Del momento del rapimento ricorda tutto: «Un’auto mi ha sorpassato e bloccato, ho messo la retromarcia ma sono stato tamponato da una seconda vettura, erano otto in tutto. Dalla prima ne sono scesi un paio, uno ha infilato il kalashnikov nel finestrino e mi ha tirato giù. Ho tentato la fuga sperando di raggiungere il nostro cantiere dove c’era personale armato, ma sono stato colpito col calcio dell’arma sul collo e poi sulla bocca, e sono caduto in ginocchio. Così mi hanno messo le manette e le catene ai piedi e siamo partiti».
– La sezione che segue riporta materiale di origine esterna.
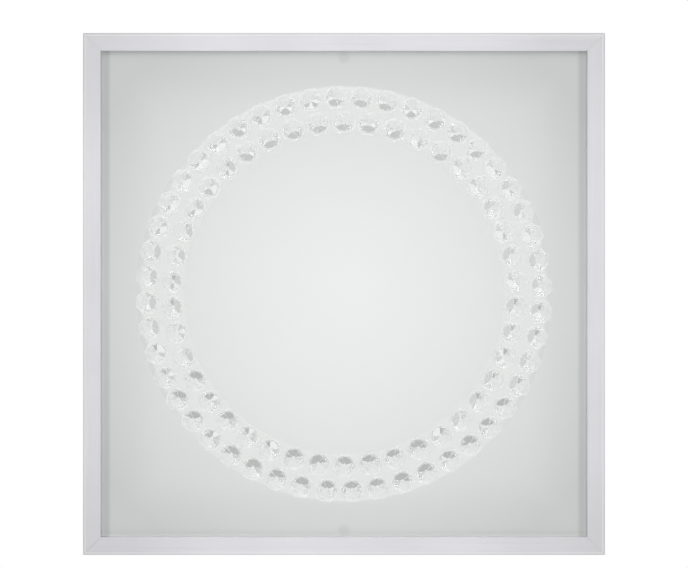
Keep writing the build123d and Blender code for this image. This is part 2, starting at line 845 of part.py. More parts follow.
def mains_wire(pole):
    """Wire from one pole of the terminal block into the driver's port."""
    start_x = (pole - (pole_count - 1) / 2) * pole_pitch
    end_x = (pole - 1 / 2) * mains_wire_spacing
    tube_end = wiring_y - tube_length / 2
    port = driver_offset_y + circuit_length / 2
    points = [(start_x, tube_end + wire_insertion, tube_level()),
              (start_x, tube_end - mains_wire_straight, tube_level()),
              (end_x, port + mains_wire_straight, -wire_drop),
              (end_x, port - wire_insertion, -wire_drop)]
    return wire(points, [mains_wire_bend] * 2, mains_wire_radius)


def earth_wire():
    """Wire from the last pole round to the barrel of the ring terminal."""
    pole_x = (pole_count - 1) / 2 * pole_pitch
    tube_end = wiring_y - tube_length / 2
    lug_z = -pan_sheet - earth_washer_thickness - lug_barrel_radius
    barrel_end = wiring_y - earth_washer_radius - lug_neck - lug_barrel_length
    loop_y = min(tube_end, barrel_end) - earth_loop
    points = [(pole_x, tube_end + wire_insertion, tube_level()), (pole_x, loop_y, tube_level()),
              (earth_x, loop_y, lug_z), (earth_x, barrel_end + lug_barrel_length / 2, lug_z)]
    return wire(points, [earth_wire_bend] * 2, mains_wire_radius)


def led_lead(x):
    """Lead from the driver's port through the tray's grommet and back to the connector on the board."""
    start_y = driver_offset_y - circuit_length / 2 + wire_insertion
    end_y = connector_y() + connector_port_depth - hole_clearance
    points = [(x, start_y, -wire_drop), (x, tray_hole_y, -wire_drop),
              (x, tray_hole_y, connector_z()), (x, end_y, connector_z())]
    return wire(points, [led_wire_bend] * 2, led_wire_radius)


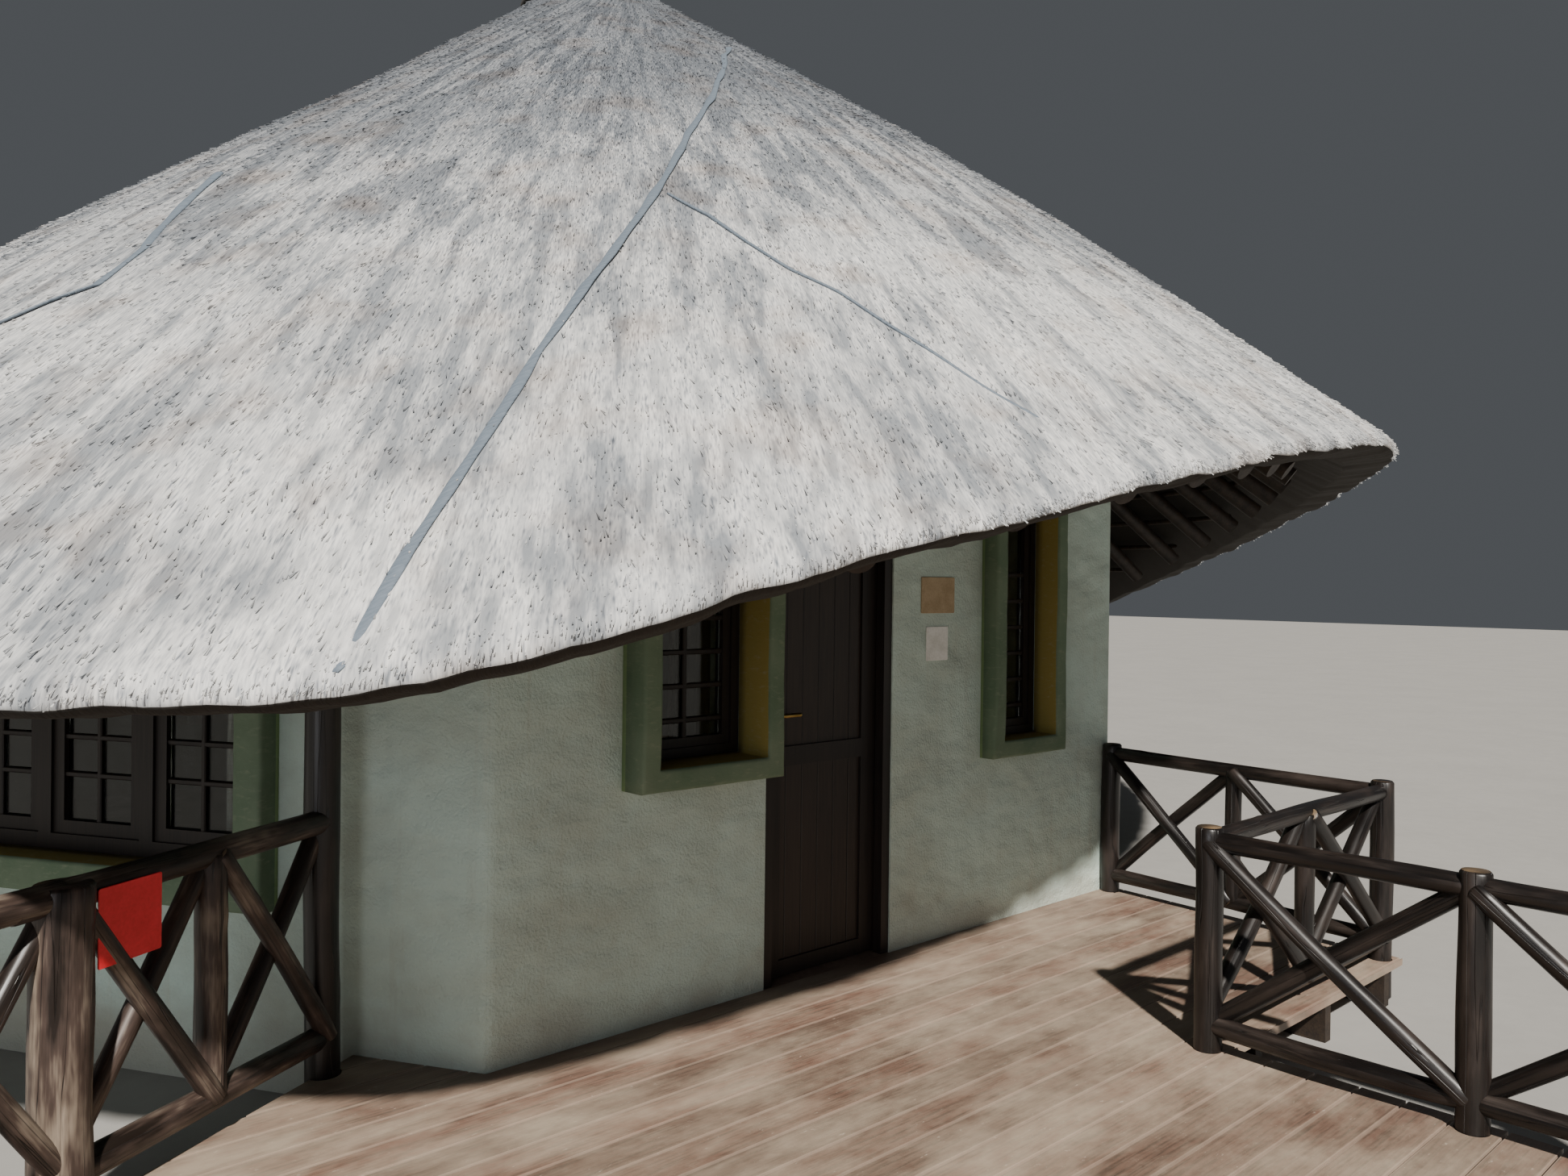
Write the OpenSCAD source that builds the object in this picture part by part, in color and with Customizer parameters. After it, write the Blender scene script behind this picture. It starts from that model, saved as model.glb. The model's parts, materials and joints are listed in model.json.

Salviato è stato tenuto in due luoghi «Dapprima a Beida, dove mi hanno spogliato lasciandomi in mutande e tolto tutto: scarpe, cellulare, orologio, la fede e perfino gli occhiali, che non ho più riavuto» afferma Salviato, che si è fatto una fede “artigianale” con un pezzetto di ferro verde «Poi mi hanno rivestito con una tunica grigia. Sono stati i giorni più difficili, perché per intimorirmi e farmi stare buono mi hanno schiaffeggiato e dato qualche pugno. Mi hanno anche tirato per i capelli e puntato la pistola alla testa. Si presentavano incappucciati e armati, era impressionante. Loro giocano molto sulla nostra paura. Dopo qualche giorno mi hanno spostato a Derna, dove il gruppo principale che comanda la città è Answar Al Sharia. Suppongo che i miei rapitori facessero parte di quel gruppo. In tutto erano 13, dei quali solo tre libici».

Salviato non ha mai avuto la possibilità di fuggire, e neppure avrebbe avuto possibilità di successo senza gli occhiali. «Comunicavamo in misto arabo inglese» racconta ancora «a volte venivano dentro per farmi vedere del filmati dei loro combattenti in Siria e mi dicevano: vedi, lui è morto per Allah. Altre volte mi facevano dei video come quelli mandati alla Farnesina. Mi imponevano di dire nome, cognome, età. Ho chiesto se potevo sapere come stavano i miei, ma non mi hanno detto mai nulla. Mi hanno anche domandato se ero musulmano. “Sono cattolico”, ho risposto. E preghi? “Sono religioso”. “Allora va bene”, mi hanno detto». L’ultimo pensiero Salviato lo riserva alla Libia: «un Paese che dall’entusiasmo del 2013 è precipitato nella lotta armata. Quando sono stato liberato e da Derna mi hanno portato all’aeroporto di Tobruk, nei 400 chilometri in auto abbiamo fatto almeno 20 check point delle varie milizie. Laggiù non ci torno. Libia, Egitto, Algeria sono diventati pericolosi. Ma noi italiani per lavorare siamo costretti a emigrare».